In Barney Levitt’s painting “The Bird Keeper”, which won the “Realism Excellence Award” sponsored by Fine Art Connoisseur Magazine, we are at once stunned by the level of detail that is evident in the piece. But far beyond that, we then begin to ponder the story. Who is the keeper of the birds, why is she turned away from us? As the fantasy forms in our minds, we wait for her to turn around and reveal herself. Thus has the artist engaged the viewer in not only a narrative, but a mystery.
“The Bird Keeper”, Oil on Panel, 20×16 (Private Collection)
Barney began to garner awards for his work as early as kindergarten, when he won a gold ribbon for a drawing he did of a man feeding the birds from a silver plate (similar theme!). At 10 years old, he was given his first easel and set of oil paints; his art education continued through college studying painting and drawing, and receiving a Bachelor of Arts degree from S.U.N.Y Oswego in New York State. Robert Sullins, one of Levitt’s professors at Oswego, was very instrumental in coaching him and fueling his enthusiasm for painting and art in general.
Levitt’s love for realism and attention to detail has been influenced by the Dutch and Flemish Masters, and Vermeer in particular; but he is also drawn to the more impressionist work of John Singer Sargent and William Merritt Chase. Contemporary artists such as Scott Prior, Scott Fraser and Gregory Gillespie also continue to inspire him.
“Almost Forgot the Watermelon”, Oil on Panel, 16x20x2, Collection of the Artist
“Self Portrait in a Silver Ball”, Oil on Panel, 5×7, Collection of the artist
Bird imagery is frequently seen in Levitt’s work. In Barney’s words, “I have a fascination for bird life, both as a visually pleasing subject, but also the symbolism birds represent in terms of flight, nesting, mating, as it pertains to the human species. The figure’s dress in ‘The Bird Keeper’ was labor intensive, but in the end I think it enhances the mystery of the figure who is the keeper and protector of the birds…”
Levitt says he rarely does sketches before his final paintings, though at times does small 5×7 finished paintings which serve as studies. His paintings begin with a loose underpainting with burnt sienna, over which he gradually builds up layers of thinned paint (1/2 turpenoid and 1/2 linseed oil) to completion. He finds the process of painting to be meditative, often losing track of time while intensely concentrating on his work.

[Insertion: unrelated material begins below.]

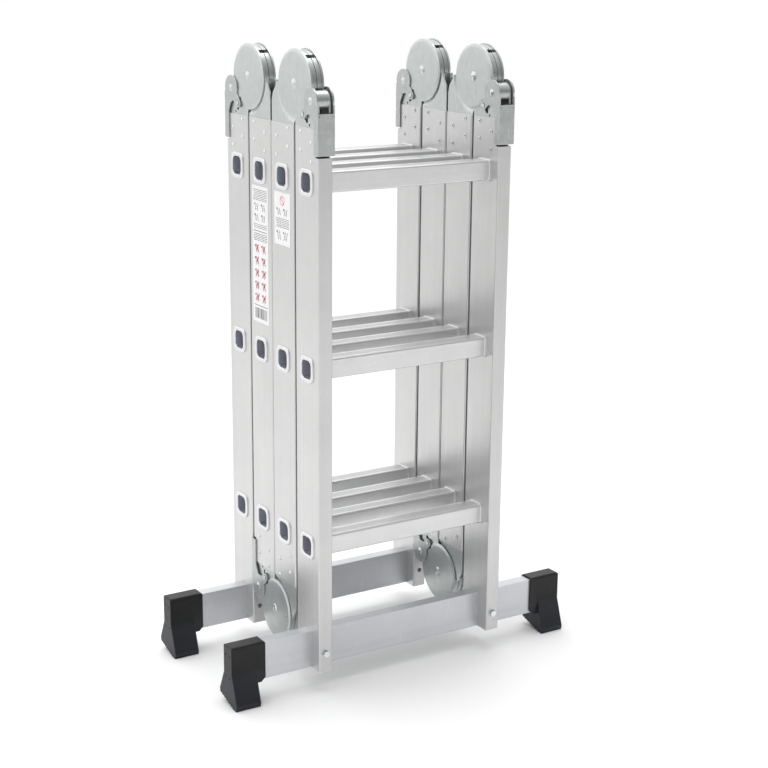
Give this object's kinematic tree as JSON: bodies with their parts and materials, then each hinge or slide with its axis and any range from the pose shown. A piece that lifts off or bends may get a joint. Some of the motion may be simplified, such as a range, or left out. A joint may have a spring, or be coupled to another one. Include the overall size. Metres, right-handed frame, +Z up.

“Cookie Monster”, Oil on Canvas, 14×11, Collection of the artist
“Voted Most Popular” Oil on Canvas, 14×18, Collection of the artist
Levitt was recently awarded the status of Copley Master, the highest level of artists with the Copley Society of Art in Boston, MA. This organization dates back to 1879, and has always been a venue for great art exhibits, including well known artists such as Whistler, Sargent and Homer, to mention a few.
Barney’s words of encouragement are simply to follow your heart. “If you have a passion for creating art, whether it’s in the performing arts, visual arts, music, etc. set aside our society’s fixation on the material world and money. Success should not be measured in these terms, but rather on the fulfillment of our hearts desire to create a thing of beauty”.